Solyndra just announced that it has submitted a request with the SEC to withdraw its Registration Statement on Form S-1.  The company has decided not to proceed with an IPO of shares of its common stock at this time "due to adverse market conditions" and the availability of alternative funding from existing investors. 

With strong solar demand, positive policy and strong public sentiment -- we wonder what those "adverse market conditions" happen to be.

CIGS-based solar module maker Solyndra also just announced that it raised another $175 million from its existing investors "to fund the company’s existing operations and support its growth plans."  VC investors include CMEA, Rockport, Redpoint, Madrone Capital Partners, Argonaut Private Equity, Virgin Green Fund and many more.  Other investors include the U.S. taxpayer.
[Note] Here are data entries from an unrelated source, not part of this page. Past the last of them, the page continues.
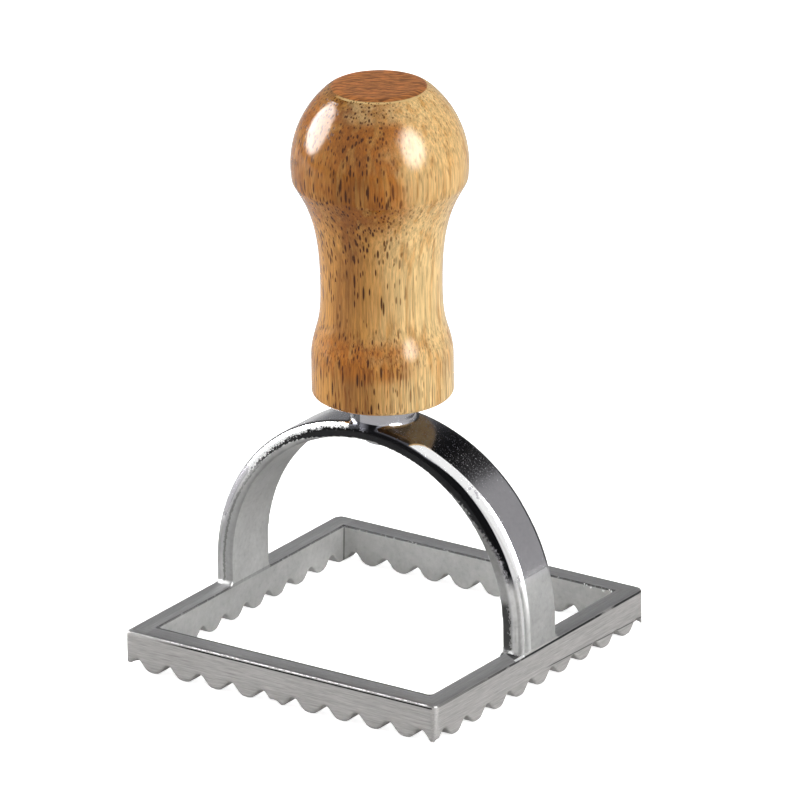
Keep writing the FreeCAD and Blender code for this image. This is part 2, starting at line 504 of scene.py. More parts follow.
def frame_metal(settings, skin, grinding):
    """Metal of the square frame: ground outer sides, a darker rim, and inner sides as cast. The right side
    and the left part of the rim are painted lighter, and painted shade, a real parting line and painted
    highlights are drawn on it.
    """
    material, tree, shader = new_material("frame_metal")
    place = millimetres(tree)
    x, y, z = split(tree, place)
    across, along = square_place(tree, x, y)
    facing_up = ease(tree, split(tree, facing(tree))[2], 0.55, 0.85)
    inside = ease(tree, across, INNER_WALL, INNER_WALL + 0.4, 1.0, 0.0)

    up_the_side = join(tree, plus(tree, x, y), z, across)
    over_the_rim = join(tree, along, across, z)
    side_lines = place_group(tree, grinding, {"Vector": up_the_side, "Strength": 1.5})
    rim_lines = place_group(tree, grinding, {"Vector": over_the_rim, "Strength": 1.1})
    cast = place_group(tree, skin, {"Vector": place, "Mottle": 0.9, "Pits": 0.15})
    # Painted light: the right side and the left part of the rim are painted lighter.
    on_right = ease(tree, x, HALF_SIDE - 0.5, HALF_SIDE - 0.2, 1.0, 1.08)
    on_left = ease(tree, x, -RIM_INNER + 0.2, -RIM_INNER - 0.1, 1.0, 1.2)
    side = toned(tree, settings.frame_colour, times(tree, side_lines["Tone"], on_right))
    rim = toned(tree, settings.rim_colour, times(tree, rim_lines["Tone"], on_left))
    inner = toned(tree, settings.skin_colour, times(tree, cast["Tone"], 0.86))
    metal = mix(tree, facing_up, mix(tree, inside, side, inner), rim)
    # Painted shade in dark lines along edges, in corners and by the arch, with the real parting line.
    metal = mix(tree, frame_dark_lines(tree, place, facing_up), metal, settings.dark_skin_and_shade_colour)
    # Painted highlights along the front edge and at the foot of the arch, and bright specks.
    metal = mix(tree, frame_bright_lines(tree, place), metal, settings.painted_highlight_colour)
    tree.links.new(metal, shader.inputs["Base Color"])

    height = plus(tree, times(tree, side_lines["Height"], other(tree, inside)),
                  times(tree, cast["Height"], inside))
    tree.links.new(bump(tree, height, 0.05 * MM), shader.inputs["Normal"])
    tree.links.new(ease(tree, inside, 0.0, 1.0, 0.38, 0.5), shader.inputs["Roughness"])
    shader.inputs["Metallic"].default_value = 0.65
    return material


def front_edge(tree, x, y):
    """The top edge of the front side, from a little way past its left end."""
    front = ease(tree, y, -HALF_SIDE + 0.18, -HALF_SIDE + 0.12)
    return all_of(tree, front, ease(tree, x, -HALF_SIDE + 2, -HALF_SIDE + 16))


def edge_breaks(tree, place):
    """Noise that breaks up the lines along the edges."""
    return noise(tree, place, (0.7,) * 3, 3.0, 0.6)


def frame_dark_lines(tree, place, facing_up):
    """Dark lines: painted shade under the top edges of the front and right sides, along the inner edge of
    the rim, in the inner corners, on the round of the front edge and in a wedge by the arch, and the real
    parting line.
    """
    x, y, z = split(tree, place)
    across, along = square_place(tree, x, y)
    right = ease(tree, x, HALF_SIDE - 0.5, HALF_SIDE - 0.4)
    long_breaks = noise(tree, place, (4,) * 3, 2.0)
    under_front = all_of(tree, front_edge(tree, x, y), between(tree, z, 6.95, 7.18, 0.08))
    under_right = all_of(tree, right, ease(tree, y, -HALF_SIDE, 0.0, 0.55, 1.0),
                         between(tree, z, 7.15, 7.45, 0.1), ease(tree, long_breaks, 0.3, 0.45, 0.4, 1.0))

    inner_edge = all_of(tree, between(tree, across, RIM_INNER - 0.35, RIM_INNER + 0.25, 0.1),
                        ease(tree, z, 7.2, 7.4), ease(tree, edge_breaks(tree, place), 0.25, 0.45))
    past_strap = plus(tree, ease(tree, calc(tree, "ABSOLUTE", y), 6.2, 6.6, 0.3, 0.75),
                      ease(tree, y, 29, 30, 0.0, 0.2))
    corner = all_of(tree, ease(tree, minus(tree, across, along), 0.15, 0.35, 1.0, 0.0),
                    other(tree, facing_up), between(tree, across, RIM_INNER - 0.4, RIM_INNER + 1.0, 0.1))

    front_round = all_of(tree, ease(tree, y, -HALF_SIDE + 0.5, -HALF_SIDE + 0.3), ease(tree, z, 7.2, 7.3))
    wedge_end = calc(tree, "MULTIPLY_ADD", x, -0.5, 9.2)
    wedge = all_of(tree, facing_up, ease(tree, x, 31, 31.4), ease(tree, x, 34.6, 34.4),
                   ease(tree, y, -6.3, -6.4), ease(tree, minus(tree, y, wedge_end), -0.2, 0.1))
    seam_height = calc(tree, "MULTIPLY_ADD", y, -0.026, 2.95)
    from_seam = calc(tree, "ABSOLUTE", minus(tree, z, seam_height))
    seam = all_of(tree, right, ease(tree, from_seam, 0.06, 0.2, 1.0, 0.0), ease(tree, y, 1, 4))
    return any_of(tree, under_front, under_right, times(tree, inner_edge, past_strap),
                  times(tree, corner, 0.7), times(tree, seam, 0.75),
                  times(tree, front_round, 0.45), times(tree, wedge, 0.93))


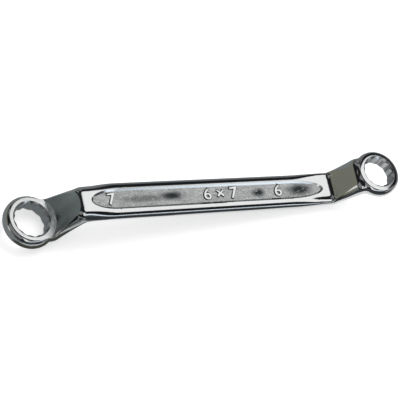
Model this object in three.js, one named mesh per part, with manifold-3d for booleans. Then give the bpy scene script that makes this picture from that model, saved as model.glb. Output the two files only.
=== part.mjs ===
// Double-ended ring spanner, 6 mm and 7 mm across flats, drop-forged in one piece.
// Millimetres, +Z up, +X along the shank towards the 6 mm ring. The spanner lies as it rests
// on a table: on the underside of the 7 mm ring and on the far end of the straight shank.
// It is drawn with both ring axes upright and the middle of the shank at the origin, and the
// group tips it into its resting place at the end.
import * as THREE from 'three';
import { mergeVertices } from 'three/addons/utils/BufferGeometryUtils.js';
import Module from 'manifold-3d';

const wasm = await Module();
wasm.setup();

// Shank, with a long panel sunk in its upper and its lower face
const shankThickness = 2.5;
const sideRound = 1;                  // width of the round side, beside the polished flat
const panelRim = 0.8;                 // polished flat left between the panel and the round side
const panelDepth = 0.35;
const panelDraft = 0.45;              // how far the sloping wall of the panel reaches in

// Necks and rings
const ringTilt = 4.3 * Math.PI / 180; // lean of both ring axes from square to the shank
const neckSlope = 63 * Math.PI / 180; // climb of the necks from the line of the shank
const outerBendRadius = 0.75;
const innerBendRadius = 1.3;
const neckRootRadius = 0.8;
const shoulderRadius = 0.6;
const rootRound = 1.9;                // width of the neck's round edge where it meets the ring
const rootTuck = 0.4;                 // the neck's root is this much narrower than the flat ring
const rootFlare = 0.6;                // but it spreads towards its outer face by this much
const waist = 0.15;                   // how much the bar draws in at its bends, on each side
const clearanceDraft = 4 * Math.PI / 180;
const largeEnd = {
  acrossFlats: 7,
  chamferLip: 0.16,                   // chamfer beyond the corners of the socket
  chamferDepth: 0.4,
  faceWidth: 0.72,                    // flat ring round the chamfer
  wallBulge: 0.86,                    // swell of the outer wall beyond the flat ring
  ringHeight: 3.5,
  ringOffset: 8.4,                    // from the line of the shank to the middle of the ring
  bendReach: 29.4,                    // from the middle of the shank to the corner of the neck
  neckReach: 3.72,                    // from the ring axis to the neck's face at the ring
  neckThickness: 2.75,
  clearance: 0.58,                    // room sunk in the neck round the flat ring
  panelWidth: 4.7,
  panelMargin: 2.8,                   // from the corner of the neck to the panel's point
  panelPoint: 6,                      // length over which the panel closes to its point
};
const smallEnd = {
  acrossFlats: 6,
  chamferLip: 0.15,
  chamferDepth: 0.35,
  faceWidth: 0.66,
  wallBulge: 0.83,
  ringHeight: 3,
  ringOffset: 6.9,
  bendReach: 30.4,
  neckReach: 3.4,
  neckThickness: 2.5,
  clearance: 0.5,
  panelWidth: 4.2,
  panelMargin: 3.3,
  panelPoint: 7.5,
};
const socketClearance = 0.1;          // added across the flats, so that the nut goes in
const forgingInset = 0.15;            // the forging lies this much under the faced ring
const overrun = 2;                    // cutters run past what they cut

// Shares, angles and counts that give the round stretches their form
const sideAngle = 76 * Math.PI / 180; // where the round side meets the flat of a section
const flankShiftShare = 0.6;          // how far the flanks cut the corner at a bend
const cornerFlatShare = 0.16;         // part of each socket side that is lost to a blunt corner
const sideSteps = 8;
const bendSteps = 5;
const neckSteps = 4;
const waistSteps = 4;
const shankSteps = 4;
const barrelSteps = 5;
const ringSteps = 60;
const pointSteps = 10;
const socketPoints = 12;

const steel = new THREE.MeshStandardMaterial({ color: 0xc9cccd, roughness: 0.12, metalness: 1 });

// Sizes that follow from the ones above
for (const end of [largeEnd, smallEnd]) {
  end.socketRadius = (end.acrossFlats + socketClearance) / 2;
  end.chamferRadius = end.socketRadius / Math.cos(Math.PI / 6) + end.chamferLip;
  end.faceRadius = end.chamferRadius + end.faceWidth;
  end.outerRadius = end.faceRadius + end.wallBulge;
  end.shankHalfWidth = end.panelWidth / 2 + panelRim + sideRound;
  end.panelTip = end.bendReach - end.panelMargin;
}

// A closed geometry as a solid
function solid(geometry) {
  const plain = geometry.clone();
  plain.deleteAttribute('normal');
  plain.deleteAttribute('uv');
  const merged = mergeVertices(plain);
  const corners = merged.index.array;
  const triangles = [];
  for (let i = 0; i < corners.length; i += 3) {
    const [a, b, c] = corners.slice(i, i + 3);
    if (a !== b && b !== c && c !== a) triangles.push(a, b, c);
  }
  return new wasm.Manifold(new wasm.Mesh({
    numProp: 3,
    vertProperties: new Float32Array(merged.attributes.position.array),
    triVerts: new Uint32Array(triangles),
  }));
}

// One closed skin over a row of outlines with as many points each. Seen from behind the first
// outline, looking on along the row, the points run anticlockwise.
function loft(outlines) {
  const count = outlines[0].length;
  const last = (outlines.length - 1) * count;
  const faces = [];
  for (let start = 0; start < last; start += count) {
    for (let i = 0; i < count; i += 1) {
      const a = start + i;
      const b = start + (i + 1) % count;
      faces.push(a, b + count, b, a, a + count, b + count);
    }
  }
  for (let i = 1; i + 1 < count; i += 1) {
    faces.push(0, i, i + 1, last, last + i + 1, last + i);
  }
  const geometry = new THREE.BufferGeometry().setFromPoints(outlines.flat());
  geometry.setIndex(faces);
  return geometry;
}

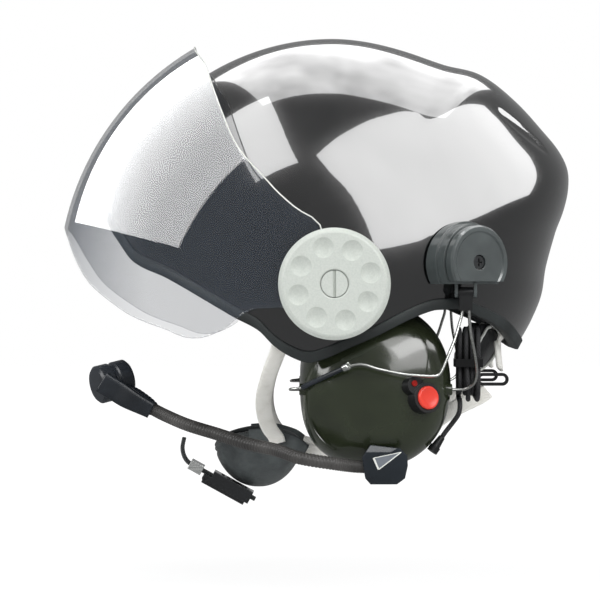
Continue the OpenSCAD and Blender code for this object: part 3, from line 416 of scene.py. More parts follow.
def hank_path():
    loops = LAYERS * LOOPS_IN_LAYER
    turns = [hank_point(i / LOOP_RINGS) for i in range(loops * LOOP_RINGS + 1)]
    side = (max(hank_base(a).x for a in range(0, 91, 5)) + LOOPS_IN_LAYER * HANK_STEP + CABLE_D / 2)
    foot = HANK_C + Vector((0, side + GAP + PLUG_R, -10))
    end = turns[-1]
    tail = [end, end + Vector((0, 4, 0)), end + Vector((-0.6, 9.5, 1.4)),
            end + Vector((-2.6, 14.5, 5)), foot - Vector((1, 0, 8)), foot - Vector((0, 0, 3.5)),
            foot - Vector((0, 0, GAP))]
    return [turns[0] - Vector((0, CABLE_D, 0))] + turns + smooth_route(tail, 2)[1:]


GLAND_R, GLAND_L = 3.4, 11


def lead_path(start):
    foot = rim_place(-50, GLAND_R + 2 * GAP)
    way = (rim_place(-30, GLAND_R) - rim_place(-50, GLAND_R)).normalized()
    end = foot + way * GLAND_L
    return smooth_route([end + way * GAP, end + way * 4, (73, -89.5, -84),
                         start + Vector((-1, -7.3, -9)), start + Vector((0, -7.6, -4.4)),
                         start + Vector((0, -5.6, -1.1)), start - Vector((0, 3, 0)),
                         start - Vector((0, GAP, 0))], 2)


def make_cable():
    """One cable: its lead from the gland, then the hank with its plug."""
    turns = hank_path()
    path = smooth_route(lead_path(turns[0])[:-1] + turns[1:], 2)
    cable = round_tube("braided_cable", path, CABLE_D / 2, 12)
    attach(cable, "left_cup")
    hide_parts("comm_lead", "comm_hank")
    run_lengths(path)[-1] * MM
    return cable


cable = make_cable()


# Materials: colour, roughness and relief come from nodes, in object coordinates or along the piece.
# The colours are 8 bit display colours.

def srgb(r, g, b):
    """Linear colour of an 8 bit display colour."""
    return tuple(((c / 255 + 0.055) / 1.055)**2.4 if c > 10 else c / 3295 for c in (r, g, b)) + (1,)


class Graph:
    """Shader nodes, added with their inputs and settings."""

    def __init__(self, tree):
        self.tree = tree

    def add(self, kind, inputs=None, **settings):
        node = self.tree.nodes.new("ShaderNode" + kind)
        for key, value in settings.items():
            setattr(node, key, value)
        for key, value in (inputs or {}).items():
            if isinstance(value, bpy.types.NodeSocket):
                self.tree.links.new(value, node.inputs[key])
            else:
                node.inputs[key].default_value = value
        return node

    def math(self, operation, a, b=0.0, clamp=False):
        return self.add("Math", {0: a, 1: b}, operation=operation, use_clamp=clamp).outputs[0]

    def spread(self, value, low, high, start=0.0, end=1.0):
        """The value from start to end, mapped to low to high."""
        return self.add("MapRange", {"Value": value, "From Min": start, "From Max": end, "To Min": low,
                                     "To Max": high}).outputs[0]

    def noise(self, scale, detail=4.0, rough=0.5, place=None):
        return self.add("TexNoise", {"Vector": place or self.place, "Scale": scale, "Detail": detail,
                                     "Roughness": rough}).outputs["Fac"]

    def stretched(self, x, y, z, place=None):
        return self.add("Mapping", {"Vector": place or self.place, "Scale": (x, y, z)}).outputs[0]

    def seen_white(self, in_gloss):
        """1 for rays from the camera or through clear pieces, in_gloss for reflected ones, else 0."""
        path = self.add("LightPath").outputs
        seen = self.math("MAXIMUM", path["Is Camera Ray"], path["Is Transmission Ray"])
        return self.math("ADD", seen, self.math("MULTIPLY", path["Is Glossy Ray"], in_gloss))


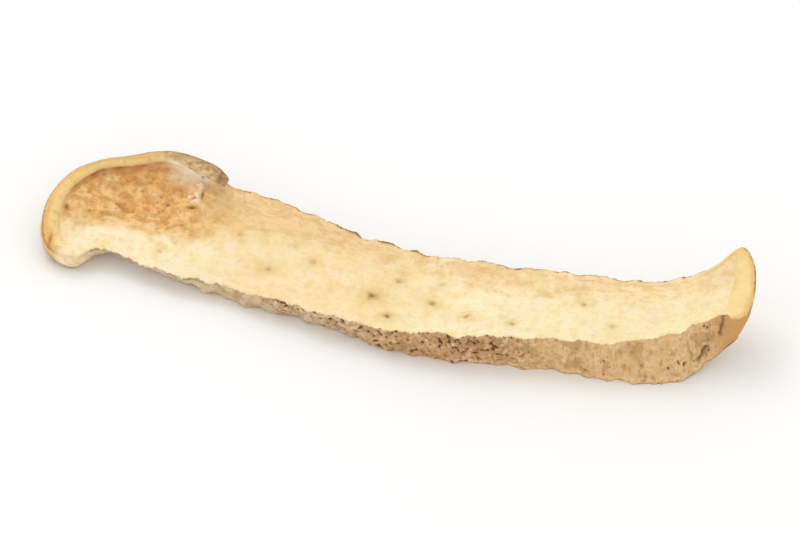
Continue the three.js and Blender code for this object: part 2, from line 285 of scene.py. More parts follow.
# Relief: height, size of its lumps, seed, how drawn out it is along x, y and z
ROUND = (1.0, 1.0, 1.0)
FACE_RELIEF = [(0.04, 0.5, 7, (4.0, 1.0, 1.0)), (0.04, 0.7, 10, ROUND), (0.06, 2.2, 11, ROUND)]
HOLLOW_RELIEF = [(0.08, 0.9, 12, ROUND)]
RIM_RELIEF = [(0.05, 1.4, 13, (1.6, 1.6, 1.0)), (0.03, 0.6, 14, ROUND)]
TONGUE_RELIEF = [(0.06, 0.7, 15, ROUND)]
BARK_RELIEF = [(0.14, 1.7, 16, ROUND), (0.07, 0.6, 17, ROUND)]
STRIATED_RELIEF = [(0.06, 0.45, 19, (1.0, 1.0, 5.0))]
SKIN_RELIEF = [(0.05, 1.3, 20, ROUND), (0.03, 0.5, 21, ROUND)]
UNDER_RELIEF = [(0.08, 1.3, 22, ROUND), (0.04, 0.5, 23, (2.0, 1.0, 1.0))]
RAGGED_EDGE = [(0.07, 1.3, 24, ROUND), (0.06, 0.6, 25, ROUND), (0.05, 0.35, 26, ROUND)]
WRINKLE_DEPTH = 0.10
BUNDLE_DEPTH = 0.12
HALO_HEIGHT = 0.03
ARC_HEIGHT = 0.03
GRAIN_HEIGHT = 0.12
BARK_PIT_DEPTH = 0.24
BARK_CRACK_DEPTH = 0.35
NICK_DEPTH = 0.15
NICK_REACH = 0.45

# How far from a cut edge it is ragged, and how close to it the other relief stops. The foot is ragged as the
# top is a few points before, and a little more so
RAGGED_TOP_REACH = 0.45
RAGGED_FOOT_REACH = 0.5
RAGGED_FOOT_SHARE = 1.2
RAGGED_FOOT_SHIFT = 7
SHARP_TOP_REACH = 0.22
SHARP_FOOT_REACH = 0.3
# What stands in for the rim's width and the wall's height at the points on the middle lines
MIDDLE_LIP_WIDTH = 0.8
MIDDLE_WALL_HEIGHT = 4.0


def smooth(low, high, value):
    share = np.clip((value - low) / (high - low), 0.0, 1.0)
    return share * share * (3.0 - 2.0 * share)


def waves(table, u, v=0.0):
    return sum(size * np.sin(along_u * u + along_v * v + phase) for size, along_u, along_v, phase in table)


def dent(shape, x, y):
    middle_x, middle_y, radius_x, radius_y, depth = shape
    return depth * np.exp(-((x - middle_x) / radius_x) ** 2 - ((y - middle_y) / radius_y) ** 2)


def near(value, middle, reach):
    """1 at the middle, fading to 0 on both sides."""
    return np.exp(-((value - middle) / reach) ** 2)


def unit(vectors):
    return vectors / np.maximum(np.linalg.norm(vectors, axis=-1, keepdims=True), 1e-9)


def lie(x, y):
    """Height of the smooth cut face."""
    rows = np.array(LIE)
    weights = np.exp(-((np.asarray(x)[..., None] - rows[:, 0]) / LIE_BLEND) ** 2)
    heights = rows[:, 2] + rows[:, 3] * (np.asarray(y)[..., None] - rows[:, 1])
    return (weights * heights).sum(axis=-1) / weights.sum(axis=-1)


def underside(x, y):
    """Height of the underside, before it is pressed flat on the ground."""
    gain = THICKNESS_GAIN * smooth(*THICKNESS_GAIN_SPAN, x)
    loss = THICKNESS_LOSS * smooth(*THICKNESS_LOSS_SPAN, x)
    thickness = THICKNESS_AT_LOBE + gain - loss
    dents = HOLLOW_BELOW * dent(HOLLOW, x, y) + dent(FLAT_SPOT, x, y)
    return lie(x, y) - thickness - dents + waves(BASE_WAVES, x, y)


def rows_on_curve(rows, steps_of_span):
    """Rows of numbers along the closed centripetal Catmull-Rom curve through the given rows."""
    rows = np.array(rows)
    curve = []
    for index, steps in enumerate(steps_of_span):
        before, start, end, after = (rows[(index + offset) % len(rows)] for offset in (-1, 0, 1, 2))
        pairs = ((before, start), (start, end), (end, after))
        gap_before, gap_here, gap_after = (math.sqrt(np.linalg.norm((b - a)[:3])) for a, b in pairs)
        rise = (end - start) / gap_here
        leave = gap_here * ((start - before) / gap_before - (end - before) / (gap_before + gap_here) + rise)
        arrive = gap_here * (rise - (after - start) / (gap_here + gap_after) + (after - end) / gap_after)
        share = (np.arange(steps) / steps)[:, None]
        cubic = 2 * start - 2 * end + leave + arrive
        square = 3 * end - 3 * start - 2 * leave - arrive
        curve.append(((cubic * share + square) * share + leave) * share + start)
    return np.concatenate(curve)


def around(values):
    """The difference between each sample's two neighbours on the closed edge."""
    return np.roll(values, -1, axis=0) - np.roll(values, 1, axis=0)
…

This news had been available in rumor form for several weeks.  According to one reliable source, the $175 million comes "with onerous terms" that may include a recapitalization of the firm.  

“Given the ongoing uncertainties in the public capital markets, we elected to pursue alternative funding from our existing investor base. This funding allows us to address strong customer demand by maintaining our aggressive growth plans,” commented Dr. Chris Gronet, CEO of Solyndra.  Gronet has a base salary of $400,000.

The company expects the first production from its Fab 2 manufacturing complex to occur in the fourth quarter of 2010, approximately two months ahead of schedule. “Fab 2 can’t come online a minute too soon,” according to Gronet. “We’ve now sold over 300,000 panels for deployment on commercial rooftop sites in a dozen countries. By the fourth quarter of 2011, we expect our annualized production to exceed 300 megawatts, enabling economies of scale that will substantially reduce our manufacturing costs.”

As Rob Day said, be prepared for moans of "What's wrong with cleantech?" to follow this not-unexpected announcement. 

The answer is, nothing is wrong with cleantech -- or with solar, for that matter.

The problem with Solyndra is Solyndra's current cost structure and capital intensity, not the solar industry.  Read Vinod Khosla's discourse on the subject for more in this vein.  Solyndra's S-1 is here.

Still, despite this discouraging news, Solyndra continues to sell their panels at a brisk rate: Extech Building Materials in New Jersey just completed the installation of a system consisting of 1,465 Solyndra solar panels. 

But judging by their S-1 -- the more the company sells of their current product, the deeper their losses.